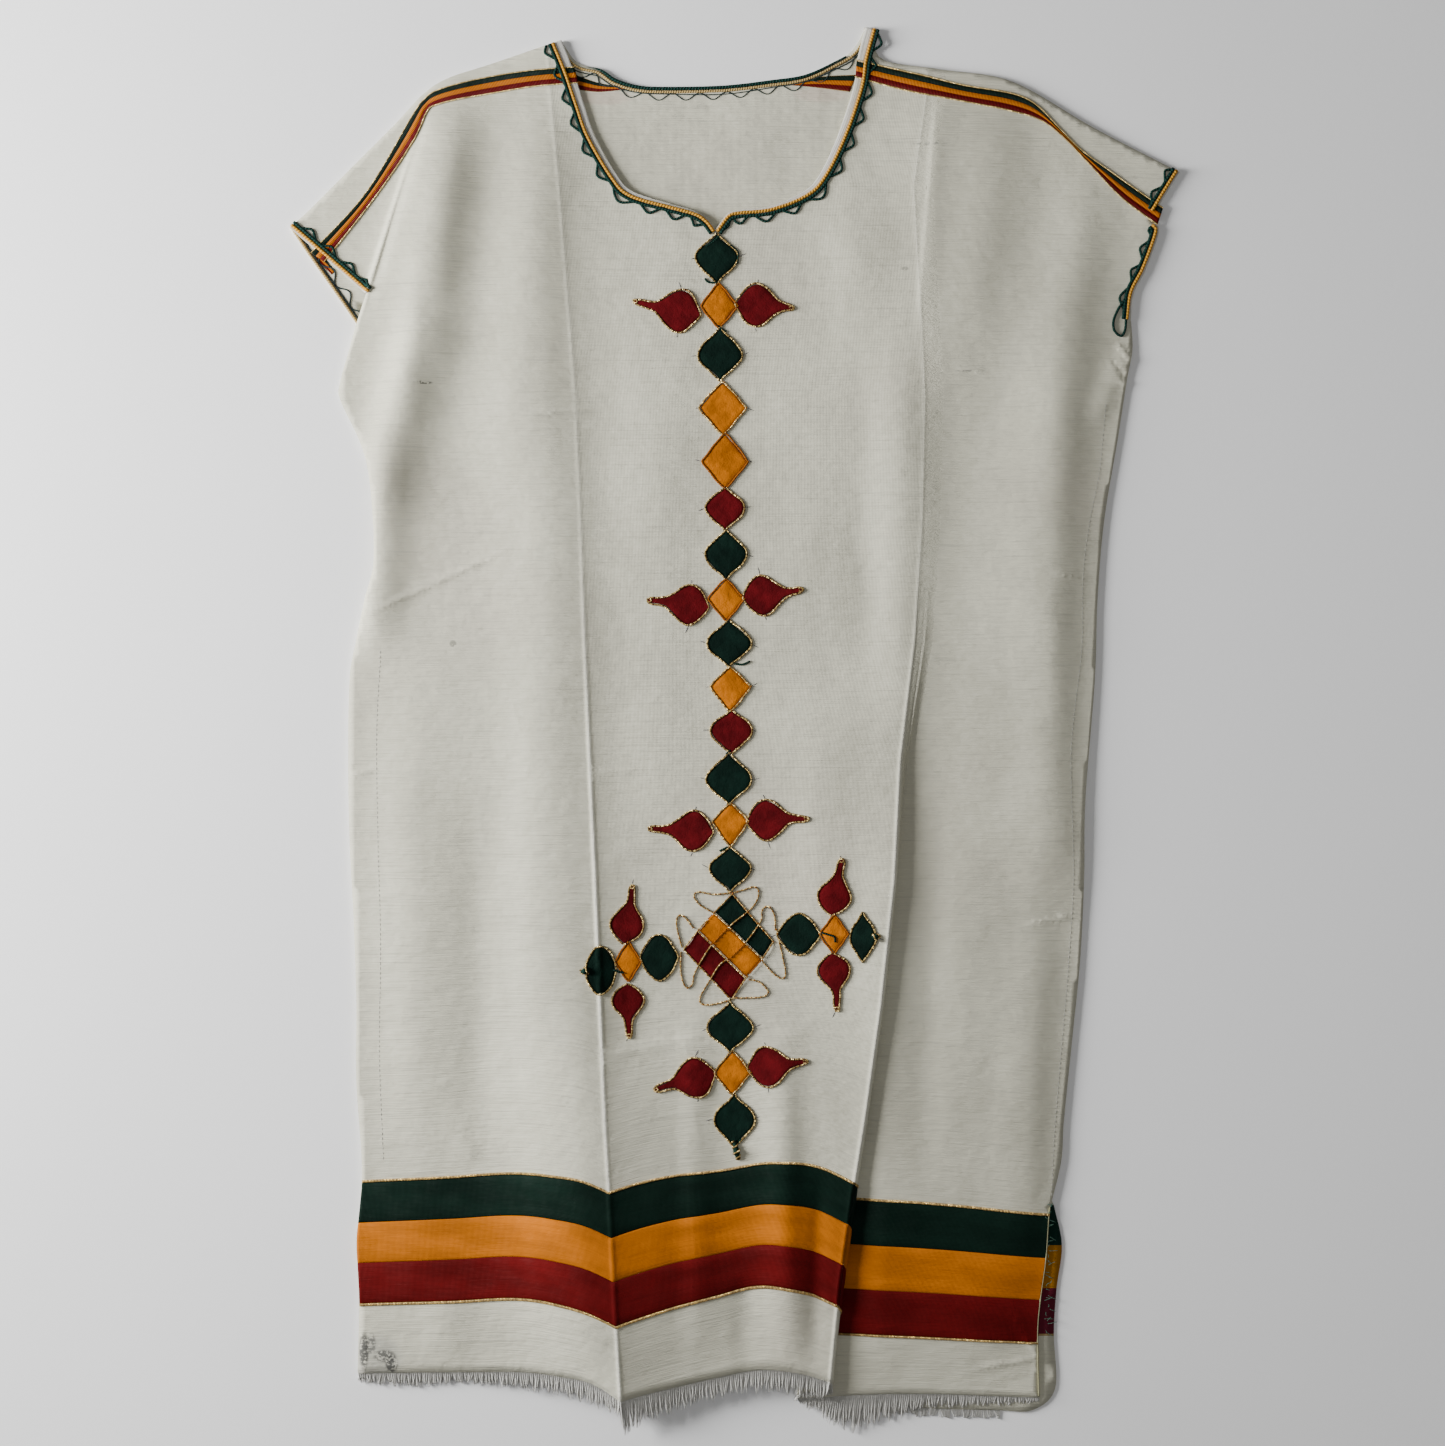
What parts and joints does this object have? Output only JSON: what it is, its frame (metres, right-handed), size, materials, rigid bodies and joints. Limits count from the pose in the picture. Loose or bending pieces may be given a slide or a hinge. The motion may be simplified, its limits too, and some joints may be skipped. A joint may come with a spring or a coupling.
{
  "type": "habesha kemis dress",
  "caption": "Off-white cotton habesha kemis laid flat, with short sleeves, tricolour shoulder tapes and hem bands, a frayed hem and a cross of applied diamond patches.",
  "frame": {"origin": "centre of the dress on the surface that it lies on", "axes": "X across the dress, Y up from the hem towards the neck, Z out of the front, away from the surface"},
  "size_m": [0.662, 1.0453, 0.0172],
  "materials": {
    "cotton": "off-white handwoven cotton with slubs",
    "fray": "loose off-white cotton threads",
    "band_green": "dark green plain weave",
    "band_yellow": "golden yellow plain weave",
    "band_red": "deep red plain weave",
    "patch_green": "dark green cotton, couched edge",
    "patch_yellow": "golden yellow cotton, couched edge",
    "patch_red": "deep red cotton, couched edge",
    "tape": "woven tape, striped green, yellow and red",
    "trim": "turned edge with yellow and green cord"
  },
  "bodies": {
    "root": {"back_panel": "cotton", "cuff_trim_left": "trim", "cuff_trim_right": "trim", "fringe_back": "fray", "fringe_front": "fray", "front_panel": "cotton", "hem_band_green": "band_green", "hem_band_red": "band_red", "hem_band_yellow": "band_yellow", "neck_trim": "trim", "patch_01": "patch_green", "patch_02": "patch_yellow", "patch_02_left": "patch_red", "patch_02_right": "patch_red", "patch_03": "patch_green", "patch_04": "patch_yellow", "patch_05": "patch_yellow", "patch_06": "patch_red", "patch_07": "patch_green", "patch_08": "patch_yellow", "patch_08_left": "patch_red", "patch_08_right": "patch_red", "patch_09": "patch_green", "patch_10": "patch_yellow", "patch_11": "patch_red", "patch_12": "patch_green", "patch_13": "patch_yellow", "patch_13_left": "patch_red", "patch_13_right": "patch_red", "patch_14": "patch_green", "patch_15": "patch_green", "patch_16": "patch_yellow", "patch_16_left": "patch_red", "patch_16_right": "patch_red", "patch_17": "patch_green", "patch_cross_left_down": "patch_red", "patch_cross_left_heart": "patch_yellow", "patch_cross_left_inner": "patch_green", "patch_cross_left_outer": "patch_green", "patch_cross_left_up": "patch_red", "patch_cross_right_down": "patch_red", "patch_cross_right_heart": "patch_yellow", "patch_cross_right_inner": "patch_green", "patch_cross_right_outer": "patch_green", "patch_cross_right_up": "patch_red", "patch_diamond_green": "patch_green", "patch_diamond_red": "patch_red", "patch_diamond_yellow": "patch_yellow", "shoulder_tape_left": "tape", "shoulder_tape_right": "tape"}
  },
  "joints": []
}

**Your instructions**
Print all of the data exactly as it was given.

**Solution for this exercise**
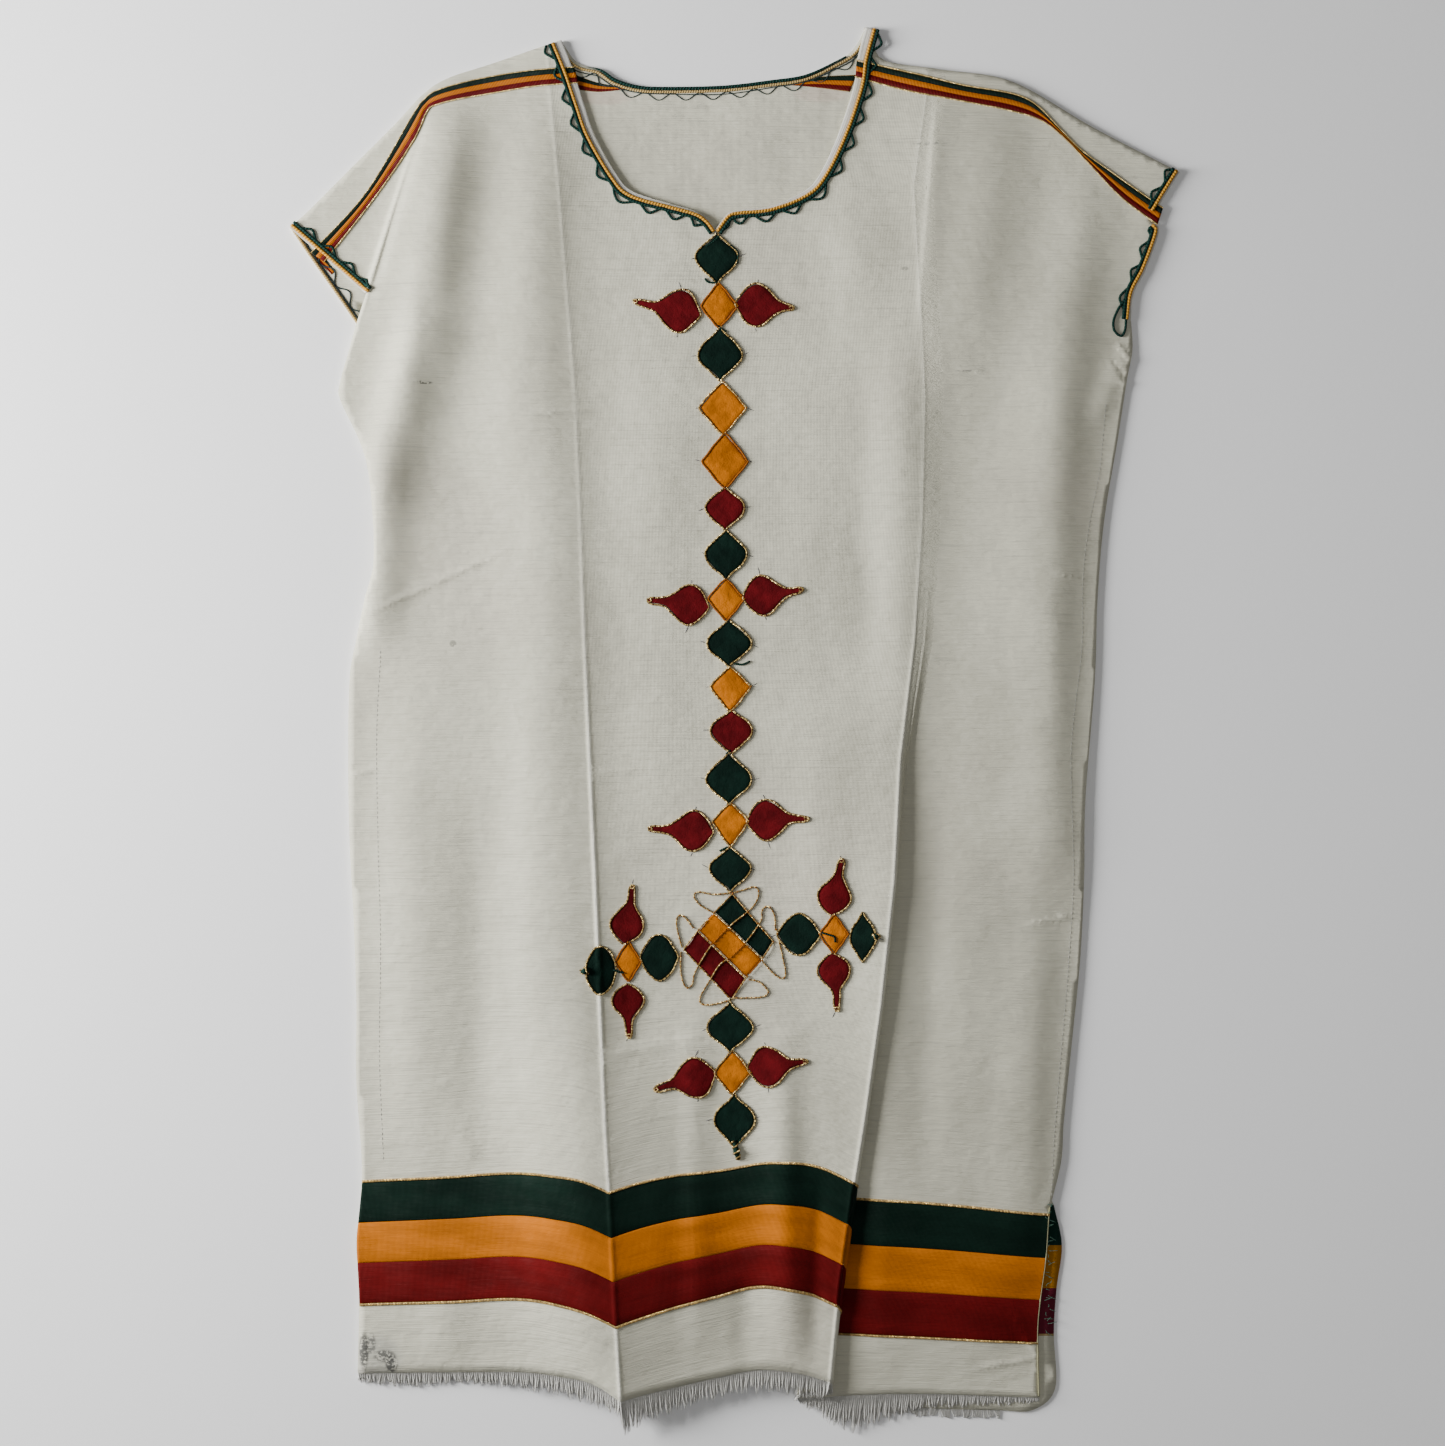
What parts and joints does this object have? Output only JSON: what it is, its frame (metres, right-handed), size, materials, rigid bodies and joints. Limits count from the pose in the picture. Loose or bending pieces may be given a slide or a hinge. The motion may be simplified, its limits too, and some joints may be skipped. A joint may come with a spring or a coupling.
{
  "type": "habesha kemis dress",
  "caption": "Off-white cotton habesha kemis laid flat, with short sleeves, tricolour shoulder tapes and hem bands, a frayed hem and a cross of applied diamond patches.",
  "frame": {"origin": "centre of the dress on the surface that it lies on", "axes": "X across the dress, Y up from the hem towards the neck, Z out of the front, away from the surface"},
  "size_m": [0.662, 1.0453, 0.0172],
  "materials": {
    "cotton": "off-white handwoven cotton with slubs",
    "fray": "loose off-white cotton threads",
    "band_green": "dark green plain weave",
    "band_yellow": "golden yellow plain weave",
    "band_red": "deep red plain weave",
    "patch_green": "dark green cotton, couched edge",
    "patch_yellow": "golden yellow cotton, couched edge",
    "patch_red": "deep red cotton, couched edge",
    "tape": "woven tape, striped green, yellow and red",
    "trim": "turned edge with yellow and green cord"
  },
  "bodies": {
    "root": {"back_panel": "cotton", "cuff_trim_left": "trim", "cuff_trim_right": "trim", "fringe_back": "fray", "fringe_front": "fray", "front_panel": "cotton", "hem_band_green": "band_green", "hem_band_red": "band_red", "hem_band_yellow": "band_yellow", "neck_trim": "trim", "patch_01": "patch_green", "patch_02": "patch_yellow", "patch_02_left": "patch_red", "patch_02_right": "patch_red", "patch_03": "patch_green", "patch_04": "patch_yellow", "patch_05": "patch_yellow", "patch_06": "patch_red", "patch_07": "patch_green", "patch_08": "patch_yellow", "patch_08_left": "patch_red", "patch_08_right": "patch_red", "patch_09": "patch_green", "patch_10": "patch_yellow", "patch_11": "patch_red", "patch_12": "patch_green", "patch_13": "patch_yellow", "patch_13_left": "patch_red", "patch_13_right": "patch_red", "patch_14": "patch_green", "patch_15": "patch_green", "patch_16": "patch_yellow", "patch_16_left": "patch_red", "patch_16_right": "patch_red", "patch_17": "patch_green", "patch_cross_left_down": "patch_red", "patch_cross_left_heart": "patch_yellow", "patch_cross_left_inner": "patch_green", "patch_cross_left_outer": "patch_green", "patch_cross_left_up": "patch_red", "patch_cross_right_down": "patch_red", "patch_cross_right_heart": "patch_yellow", "patch_cross_right_inner": "patch_green", "patch_cross_right_outer": "patch_green", "patch_cross_right_up": "patch_red", "patch_diamond_green": "patch_green", "patch_diamond_red": "patch_red", "patch_diamond_yellow": "patch_yellow", "shoulder_tape_left": "tape", "shoulder_tape_right": "tape"}
  },
  "joints": []
}